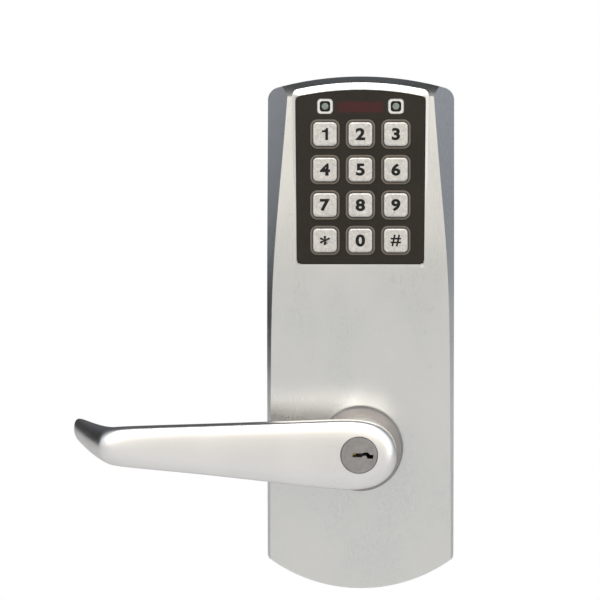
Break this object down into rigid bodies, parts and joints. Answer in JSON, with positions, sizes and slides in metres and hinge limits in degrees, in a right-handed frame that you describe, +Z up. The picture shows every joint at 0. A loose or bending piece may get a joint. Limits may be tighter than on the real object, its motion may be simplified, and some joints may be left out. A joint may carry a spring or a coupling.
{
  "type": "keypad door lock",
  "caption": "Outside half of a keypad smart lock: tall arched satin housing, dark keypad, return lever with a key cylinder, threaded posts and a square spindle.",
  "frame": {"origin": "where the lever's axis crosses the door's outside face, which is the back of the gasket", "axes": "+Y into the door along the lever's axis, +Z up the housing, +X to the right seen from outside"},
  "size_m": [0.1783, 0.1079, 0.2396],
  "materials": {
    "satin_metal": "satin chrome on cast zinc",
    "plate_steel": "zinc-plated steel",
    "bright_steel": "plain bright steel",
    "bright_chrome": "bright plated",
    "key_metal": "fine-blasted satin",
    "dark_plastic": "satin, dark brown-black",
    "black_plastic": "matt",
    "white_plastic": "matt",
    "clear_plastic": "clear",
    "lens_plastic": "smoked, translucent",
    "green_board": "solder mask",
    "grey_silicone": "matt",
    "black_rubber": "matt",
    "bronze": "sintered bronze",
    "acetal": "natural acetal",
    "motor_can": "drawn steel can",
    "nickel_brass": "satin nickel over brass",
    "brass_pins": "plain brass"
  },
  "bodies": {
    "housing": {"front_housing": "satin_metal", "back_plate": "plate_steel", "door_gasket": "black_rubber", "keypad_faceplate": "dark_plastic", "panel_seal": "black_rubber", "keypad_mat": "grey_silicone", "keypad_board": "green_board", "dome_switches": "bright_steel", "board_chips": "black_plastic", "board_connector": "white_plastic", "board_screws": "bright_steel", "indicator_leds": "clear_plastic", "indicator_lenses": "lens_plastic", "indicator_bezels": "bright_chrome", "beeper": "black_plastic", "lever_collar": "satin_metal", "lever_bush": "bronze", "thrust_washer": "acetal", "stop_plate": "plate_steel", "return_spring": "bright_steel", "clutch_motor": "motor_can", "motor_bracket": "plate_steel", "bracket_screws": "bright_steel", "upper_mounting_post": "plate_steel", "lower_mounting_post": "plate_steel", "plate_screws": "bright_steel", "cable_grommet": "black_rubber"},
    "lever": {"lever_handle": "satin_metal", "lever_sleeve": "bright_steel", "sleeve_clip": "bright_steel", "clutch_driver": "plate_steel", "cylinder_shell": "nickel_brass", "driver_pins": "brass_pins", "pin_springs": "bright_steel", "cylinder_retainer": "bright_steel", "lever_catch": "bright_steel"},
    "plug": {"key_plug": "nickel_brass", "key_pins": "brass_pins", "tailpiece": "bright_steel", "plug_clip": "bright_steel"},
    "spindle_set": {"spindle": "plate_steel", "clutch_follower": "bright_steel"},
    "clutch_pin": {"clutch_pin": "bright_steel"},
    "shifter": {"shifter": "acetal"},
    "drive_screw": {"drive_screw": "bright_steel"},
    "key_1": {"key_1": "key_metal"},
    "key_2": {"key_2": "key_metal"},
    "key_3": {"key_3": "key_metal"},
    "key_4": {"key_4": "key_metal"},
    "key_5": {"key_5": "key_metal"},
    "key_6": {"key_6": "key_metal"},
    "key_7": {"key_7": "key_metal"},
    "key_8": {"key_8": "key_metal"},
    "key_9": {"key_9": "key_metal"},
    "key_star": {"key_star": "key_metal"},
    "key_0": {"key_0": "key_metal"},
    "key_hash": {"key_hash": "key_metal"}
  },
  "joints": [
    {"name": "lever_turn", "type": "hinge", "parent": "housing", "child": "lever", "pos_m": [0, 0, 0], "axis": [0, -1, 0], "range_deg": [0, 60], "stiffness_Nm_per_rad": 1, "springref_deg": -28.65, "deforming": ["return_spring"]},
    {"name": "plug_turn", "type": "hinge", "parent": "lever", "child": "plug", "pos_m": [0, 0, 0], "axis": [0, 1, 0], "range_deg": [0, 90]},
    {"name": "spindle_turn", "type": "hinge", "parent": "housing", "child": "spindle_set", "pos_m": [0, 0, 0], "axis": [0, -1, 0], "range_deg": [0, 60]},
    {"name": "screw_turn", "type": "hinge", "parent": "housing", "child": "drive_screw", "pos_m": [0, -0.0104, 0], "axis": [0, 0, 1], "range_deg": [0, 720]},
    {"name": "shifter_slide", "type": "slide", "parent": "housing", "child": "shifter", "axis": [0, 0, 1], "range_m": [0, 0.0024]},
    {"name": "clutch_pin_slide", "type": "slide", "parent": "lever", "child": "clutch_pin", "axis": [0, 0, 1], "range_m": [0, 0.001]},
    {"name": "key_1_press", "type": "slide", "parent": "housing", "child": "key_1", "axis": [0, 1, 0], "range_m": [0, 0.0011], "stiffness_N_per_m": 400, "springref_m": -0.0005, "deforming": ["keypad_mat"]},
    {"name": "key_2_press", "type": "slide", "parent": "housing", "child": "key_2", "axis": [0, 1, 0], "range_m": [0, 0.0011], "stiffness_N_per_m": 400, "springref_m": -0.0005, "deforming": ["keypad_mat"]},
    {"name": "key_3_press", "type": "slide", "parent": "housing", "child": "key_3", "axis": [0, 1, 0], "range_m": [0, 0.0011], "stiffness_N_per_m": 400, "springref_m": -0.0005, "deforming": ["keypad_mat"]},
    {"name": "key_4_press", "type": "slide", "parent": "housing", "child": "key_4", "axis": [0, 1, 0], "range_m": [0, 0.0011], "stiffness_N_per_m": 400, "springref_m": -0.0005, "deforming": ["keypad_mat"]},
    {"name": "key_5_press", "type": "slide", "parent": "housing", "child": "key_5", "axis": [0, 1, 0], "range_m": [0, 0.0011], "stiffness_N_per_m": 400, "springref_m": -0.0005, "deforming": ["keypad_mat"]},
    {"name": "key_6_press", "type": "slide", "parent": "housing", "child": "key_6", "axis": [0, 1, 0], "range_m": [0, 0.0011], "stiffness_N_per_m": 400, "springref_m": -0.0005, "deforming": ["keypad_mat"]},
    {"name": "key_7_press", "type": "slide", "parent": "housing", "child": "key_7", "axis": [0, 1, 0], "range_m": [0, 0.0011], "stiffness_N_per_m": 400, "springref_m": -0.0005, "deforming": ["keypad_mat"]},
    {"name": "key_8_press", "type": "slide", "parent": "housing", "child": "key_8", "axis": [0, 1, 0], "range_m": [0, 0.0011], "stiffness_N_per_m": 400, "springref_m": -0.0005, "deforming": ["keypad_mat"]},
    {"name": "key_9_press", "type": "slide", "parent": "housing", "child": "key_9", "axis": [0, 1, 0], "range_m": [0, 0.0011], "stiffness_N_per_m": 400, "springref_m": -0.0005, "deforming": ["keypad_mat"]},
    {"name": "key_star_press", "type": "slide", "parent": "housing", "child": "key_star", "axis": [0, 1, 0], "range_m": [0, 0.0011], "stiffness_N_per_m": 400, "springref_m": -0.0005, "deforming": ["keypad_mat"]},
    {"name": "key_0_press", "type": "slide", "parent": "housing", "child": "key_0", "axis": [0, 1, 0], "range_m": [0, 0.0011], "stiffness_N_per_m": 400, "springref_m": -0.0005, "deforming": ["keypad_mat"]},
    {"name": "key_hash_press", "type": "slide", "parent": "housing", "child": "key_hash", "axis": [0, 1, 0], "range_m": [0, 0.0011], "stiffness_N_per_m": 400, "springref_m": -0.0005, "deforming": ["keypad_mat"]}
  ],
  "couplings": [
    {"joint": "spindle_turn", "follows": "lever_turn", "ratio": 1},
    {"joint": "screw_turn", "follows": "shifter_slide", "rad_per_m": 5236},
    {"joint": "clutch_pin_slide", "follows": "shifter_slide", "ratio": 0.41667}
  ]
}
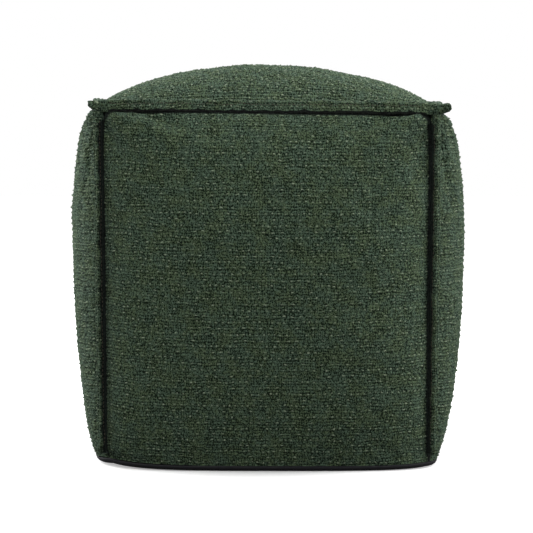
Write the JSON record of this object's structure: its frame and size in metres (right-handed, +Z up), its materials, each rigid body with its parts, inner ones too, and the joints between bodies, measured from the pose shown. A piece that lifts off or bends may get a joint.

Set task:
Collect every line above that contains the word "materials".

Answer to the problem:
  "materials": {
Write the JSON record of this object's structure: its frame and size in metres (right-handed, +Z up), its materials, each rigid body with its parts, inner ones too, and the joints between bodies, measured from the pose shown. A piece that lifts off or bends may get a joint.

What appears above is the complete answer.